Doch jetzt herrscht neues Selbstbewusstsein in der Königinstraße. Die 2008 gestartete Rettungsaktion für den US-Versicherer Hartford konnte die Allianz mit einem hohen Gewinn abschließen, und auch sonst steht die Gruppe zurzeit besser da als die größten Rivalen AIG, Axa und Generali.

„Gan Eurocourtage ist eine leicht verkäufliche Perle“, sagte Philippe Picagne, Versicherungsexperte bei der Analysefirma Creditsights. Als mittelgroßer Spezialist für den Maklervertrieb entspricht Gan genau dem Profil, das Allianz-Chef Michael Diekmann zuletzt für mögliche Zukäufe definiert hatte. Die Gesellschaft gilt, anders als die Mutter, als vergleichsweise gut geführt. Die Risikostruktur des französischen Versicherers mit zuletzt 819 Mio. Euro Prämieneinnahmen und einem Vertriebsnetz von 2000 Maklerverbindungen ist solide: Die Risiken verteilen sich je zur Hälfte auf die Industrie sowie die Gewerbe- und Privatkunden . 2010 hatte Gan Eurocourtage netto 93 Mio. Euro verdient. Die Zahlen für 2011 werden heute veröffentlicht.

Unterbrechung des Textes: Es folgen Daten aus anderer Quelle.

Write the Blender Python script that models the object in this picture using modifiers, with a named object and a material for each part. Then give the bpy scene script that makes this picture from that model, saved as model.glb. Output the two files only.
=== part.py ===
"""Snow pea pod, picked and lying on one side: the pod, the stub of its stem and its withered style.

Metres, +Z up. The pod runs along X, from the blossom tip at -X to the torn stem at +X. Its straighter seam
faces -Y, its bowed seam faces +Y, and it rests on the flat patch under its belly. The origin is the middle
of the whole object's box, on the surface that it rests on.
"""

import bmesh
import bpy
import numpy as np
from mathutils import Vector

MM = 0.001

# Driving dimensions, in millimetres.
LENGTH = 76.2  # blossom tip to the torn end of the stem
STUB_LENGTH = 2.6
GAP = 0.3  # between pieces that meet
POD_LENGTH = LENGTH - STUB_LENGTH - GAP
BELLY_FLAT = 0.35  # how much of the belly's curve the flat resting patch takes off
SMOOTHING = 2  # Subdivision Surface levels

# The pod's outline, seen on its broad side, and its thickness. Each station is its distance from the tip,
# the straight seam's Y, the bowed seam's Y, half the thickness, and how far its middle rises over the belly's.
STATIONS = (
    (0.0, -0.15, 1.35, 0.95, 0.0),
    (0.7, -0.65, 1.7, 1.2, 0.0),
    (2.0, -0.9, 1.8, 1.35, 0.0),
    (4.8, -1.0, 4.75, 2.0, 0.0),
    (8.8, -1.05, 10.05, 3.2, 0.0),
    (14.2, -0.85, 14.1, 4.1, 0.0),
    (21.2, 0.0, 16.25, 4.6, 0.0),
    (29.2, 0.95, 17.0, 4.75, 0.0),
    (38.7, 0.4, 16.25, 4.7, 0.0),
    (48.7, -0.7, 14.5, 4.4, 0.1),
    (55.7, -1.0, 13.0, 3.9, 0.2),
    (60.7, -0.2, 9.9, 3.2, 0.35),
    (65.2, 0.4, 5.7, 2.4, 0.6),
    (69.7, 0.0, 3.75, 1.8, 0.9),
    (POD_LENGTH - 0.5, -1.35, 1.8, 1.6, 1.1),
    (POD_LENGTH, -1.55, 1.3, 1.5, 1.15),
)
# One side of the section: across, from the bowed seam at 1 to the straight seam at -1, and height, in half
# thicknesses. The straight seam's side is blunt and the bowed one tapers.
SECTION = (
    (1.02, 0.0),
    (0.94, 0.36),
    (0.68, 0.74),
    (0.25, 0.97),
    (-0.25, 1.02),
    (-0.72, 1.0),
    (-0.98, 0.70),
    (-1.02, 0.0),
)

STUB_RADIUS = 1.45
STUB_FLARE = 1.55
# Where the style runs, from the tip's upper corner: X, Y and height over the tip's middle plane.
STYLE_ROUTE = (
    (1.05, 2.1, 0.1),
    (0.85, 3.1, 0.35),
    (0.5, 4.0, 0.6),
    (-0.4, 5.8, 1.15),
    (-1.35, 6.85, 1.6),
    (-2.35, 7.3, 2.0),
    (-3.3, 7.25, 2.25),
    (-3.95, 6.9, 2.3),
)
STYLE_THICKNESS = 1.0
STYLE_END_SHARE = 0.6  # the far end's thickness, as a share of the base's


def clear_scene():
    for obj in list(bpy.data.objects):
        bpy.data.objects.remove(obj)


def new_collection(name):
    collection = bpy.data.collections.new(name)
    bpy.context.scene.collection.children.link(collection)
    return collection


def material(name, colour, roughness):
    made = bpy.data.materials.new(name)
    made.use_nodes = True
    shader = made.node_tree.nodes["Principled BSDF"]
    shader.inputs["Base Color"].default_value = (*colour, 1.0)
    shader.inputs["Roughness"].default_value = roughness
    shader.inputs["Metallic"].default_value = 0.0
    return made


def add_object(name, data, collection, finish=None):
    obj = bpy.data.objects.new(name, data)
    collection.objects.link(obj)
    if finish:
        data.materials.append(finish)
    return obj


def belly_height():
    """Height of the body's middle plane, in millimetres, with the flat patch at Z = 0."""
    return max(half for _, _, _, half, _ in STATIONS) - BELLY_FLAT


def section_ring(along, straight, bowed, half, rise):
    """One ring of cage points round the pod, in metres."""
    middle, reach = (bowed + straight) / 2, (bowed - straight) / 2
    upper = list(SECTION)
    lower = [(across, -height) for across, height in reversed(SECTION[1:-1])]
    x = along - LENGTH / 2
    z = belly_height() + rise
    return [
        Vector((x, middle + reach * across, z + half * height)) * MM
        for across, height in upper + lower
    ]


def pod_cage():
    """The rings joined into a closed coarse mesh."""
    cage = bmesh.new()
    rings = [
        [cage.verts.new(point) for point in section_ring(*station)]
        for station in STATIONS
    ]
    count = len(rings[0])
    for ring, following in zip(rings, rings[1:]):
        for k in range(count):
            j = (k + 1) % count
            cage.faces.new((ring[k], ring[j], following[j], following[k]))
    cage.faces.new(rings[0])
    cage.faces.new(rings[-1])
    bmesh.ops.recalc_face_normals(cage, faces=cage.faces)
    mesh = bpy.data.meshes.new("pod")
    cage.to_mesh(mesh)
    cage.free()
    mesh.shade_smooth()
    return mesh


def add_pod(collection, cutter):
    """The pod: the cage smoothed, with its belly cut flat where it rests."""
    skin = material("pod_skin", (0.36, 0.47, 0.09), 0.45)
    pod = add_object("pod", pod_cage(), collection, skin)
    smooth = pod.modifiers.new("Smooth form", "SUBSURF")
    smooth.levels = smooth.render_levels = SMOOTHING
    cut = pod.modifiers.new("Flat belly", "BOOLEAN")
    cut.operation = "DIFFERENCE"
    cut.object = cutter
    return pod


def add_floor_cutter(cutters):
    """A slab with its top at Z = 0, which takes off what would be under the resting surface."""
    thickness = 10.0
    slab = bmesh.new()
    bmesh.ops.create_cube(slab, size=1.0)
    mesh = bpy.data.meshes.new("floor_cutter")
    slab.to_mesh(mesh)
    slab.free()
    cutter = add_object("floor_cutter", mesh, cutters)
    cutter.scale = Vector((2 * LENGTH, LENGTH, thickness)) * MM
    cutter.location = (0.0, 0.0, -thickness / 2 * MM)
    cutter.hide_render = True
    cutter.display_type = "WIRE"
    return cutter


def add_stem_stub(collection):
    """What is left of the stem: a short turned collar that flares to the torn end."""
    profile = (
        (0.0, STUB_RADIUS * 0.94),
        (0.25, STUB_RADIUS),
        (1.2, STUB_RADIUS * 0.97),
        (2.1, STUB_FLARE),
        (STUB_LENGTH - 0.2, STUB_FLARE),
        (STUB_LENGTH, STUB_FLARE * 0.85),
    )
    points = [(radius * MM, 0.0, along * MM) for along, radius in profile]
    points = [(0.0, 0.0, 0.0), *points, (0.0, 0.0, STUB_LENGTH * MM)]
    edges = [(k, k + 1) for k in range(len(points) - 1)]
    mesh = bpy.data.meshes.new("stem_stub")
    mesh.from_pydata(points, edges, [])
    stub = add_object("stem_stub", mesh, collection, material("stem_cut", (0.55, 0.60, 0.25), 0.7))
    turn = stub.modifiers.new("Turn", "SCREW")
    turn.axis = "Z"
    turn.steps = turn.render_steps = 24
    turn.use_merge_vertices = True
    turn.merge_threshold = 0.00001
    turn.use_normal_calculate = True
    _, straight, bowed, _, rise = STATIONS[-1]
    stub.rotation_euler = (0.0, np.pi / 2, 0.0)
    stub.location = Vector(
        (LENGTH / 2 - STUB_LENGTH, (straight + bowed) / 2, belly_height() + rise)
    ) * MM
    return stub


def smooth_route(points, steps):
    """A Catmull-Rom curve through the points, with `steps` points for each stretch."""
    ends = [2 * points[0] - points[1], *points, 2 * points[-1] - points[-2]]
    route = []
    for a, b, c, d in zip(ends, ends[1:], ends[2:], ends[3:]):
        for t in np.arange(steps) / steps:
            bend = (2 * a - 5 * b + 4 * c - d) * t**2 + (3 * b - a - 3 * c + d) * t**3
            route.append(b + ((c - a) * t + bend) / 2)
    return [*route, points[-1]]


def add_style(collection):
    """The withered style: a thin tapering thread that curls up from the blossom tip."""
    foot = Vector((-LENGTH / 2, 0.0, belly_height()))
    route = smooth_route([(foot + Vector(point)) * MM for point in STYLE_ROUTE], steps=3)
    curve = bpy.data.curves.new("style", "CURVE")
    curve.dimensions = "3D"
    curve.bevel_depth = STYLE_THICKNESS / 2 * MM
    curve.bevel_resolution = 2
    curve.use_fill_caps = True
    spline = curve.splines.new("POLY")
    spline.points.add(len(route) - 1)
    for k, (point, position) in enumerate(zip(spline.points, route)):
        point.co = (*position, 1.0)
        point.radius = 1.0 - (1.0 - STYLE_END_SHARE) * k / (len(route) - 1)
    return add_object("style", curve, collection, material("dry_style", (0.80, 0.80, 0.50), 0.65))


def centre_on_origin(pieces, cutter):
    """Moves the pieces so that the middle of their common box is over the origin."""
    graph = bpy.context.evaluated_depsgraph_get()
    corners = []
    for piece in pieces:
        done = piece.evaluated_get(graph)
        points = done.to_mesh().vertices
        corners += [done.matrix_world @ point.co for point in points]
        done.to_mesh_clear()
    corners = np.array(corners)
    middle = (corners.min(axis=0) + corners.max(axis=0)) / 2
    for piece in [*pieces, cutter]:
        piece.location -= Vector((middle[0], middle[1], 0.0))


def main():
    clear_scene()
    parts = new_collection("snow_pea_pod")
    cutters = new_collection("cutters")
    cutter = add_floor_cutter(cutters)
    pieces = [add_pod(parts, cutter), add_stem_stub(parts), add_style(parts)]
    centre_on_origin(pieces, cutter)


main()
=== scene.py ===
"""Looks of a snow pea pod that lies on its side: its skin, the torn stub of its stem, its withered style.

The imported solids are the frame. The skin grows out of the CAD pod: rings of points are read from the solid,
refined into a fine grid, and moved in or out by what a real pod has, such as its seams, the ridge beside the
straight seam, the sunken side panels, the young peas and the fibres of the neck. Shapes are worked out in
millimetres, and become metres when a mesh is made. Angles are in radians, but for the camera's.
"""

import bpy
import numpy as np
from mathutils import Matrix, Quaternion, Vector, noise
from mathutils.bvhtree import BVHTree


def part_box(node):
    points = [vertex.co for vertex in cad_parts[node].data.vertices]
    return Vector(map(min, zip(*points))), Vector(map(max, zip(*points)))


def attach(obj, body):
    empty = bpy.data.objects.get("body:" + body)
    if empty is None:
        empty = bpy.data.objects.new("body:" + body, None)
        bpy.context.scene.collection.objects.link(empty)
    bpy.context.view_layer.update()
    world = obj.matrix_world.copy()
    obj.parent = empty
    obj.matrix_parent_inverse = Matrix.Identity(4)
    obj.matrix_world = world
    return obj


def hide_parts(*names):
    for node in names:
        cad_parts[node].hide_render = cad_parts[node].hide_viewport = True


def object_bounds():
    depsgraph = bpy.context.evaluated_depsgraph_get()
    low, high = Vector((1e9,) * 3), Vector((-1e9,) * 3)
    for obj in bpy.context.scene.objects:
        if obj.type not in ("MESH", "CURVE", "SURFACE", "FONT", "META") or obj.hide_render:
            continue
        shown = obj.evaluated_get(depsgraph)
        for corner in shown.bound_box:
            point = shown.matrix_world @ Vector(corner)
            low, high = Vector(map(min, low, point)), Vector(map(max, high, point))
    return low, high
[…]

Die Allianz will Gan Eurocourtage nicht als Ganzes übernehmen, sondern nur Teile davon sowie Versicherungsbestände. Sie hatte dafür weniger als 200 Mio. Euro geboten. Branchenkreise bezweifeln, dass deutlich nachgebessert wurde. „200 Mio. Euro wären ein Schnäppchen“, heißt es in Pariser Branchenkreisen. Nicht kaufen will die Allianz die Gan-Transportversicherung mit Prämien von rund 320 Mio. Euro.

Frankreichs Makler sehen die Übernahme durch die Allianz skeptisch: Sie fürchten, dass sich nun ein Duopol aus Axa und Allianz etabliert, und hätten es lieber gesehen, wenn das Management von Gan Eurocourtage, das im Winter noch mithilfe von Investoren an einem Gebot gearbeitet haben soll, gewonnen hätte.

Der Gegenseitigkeitsverein Groupama, der von regionalen Landwirtschaftskassen getragen wird, ist durch zahlreiche und nach Ansicht von Branchenkennern oft überteuerte Auslandskäufe gewachsen. Ex-Chef Jean Azéma wollte Groupama zu einem der zehn größten Versicherer Europas machen. Europas Schuldenkrise brachte den Konzern aber in eine Schieflage: 2011 belief sich der Jahresverlust auf 1,8 Mrd. Euro.

Der Verkauf von Gan Eurocourtage dürfte nicht ausreichen, um die Krisenfolgen aufzufangen. Kürzlich hatte Groupama schon seine Beteiligung am Mischkonzern Bolloré abgestoßen. Zum Verkauf stehen auch Töchter in Großbritannien, der Türkei und Polen. Groupama-Chef Thierry Martel hat zudem ein Sparprogramm über 400 Mio. Euro aufgelegt.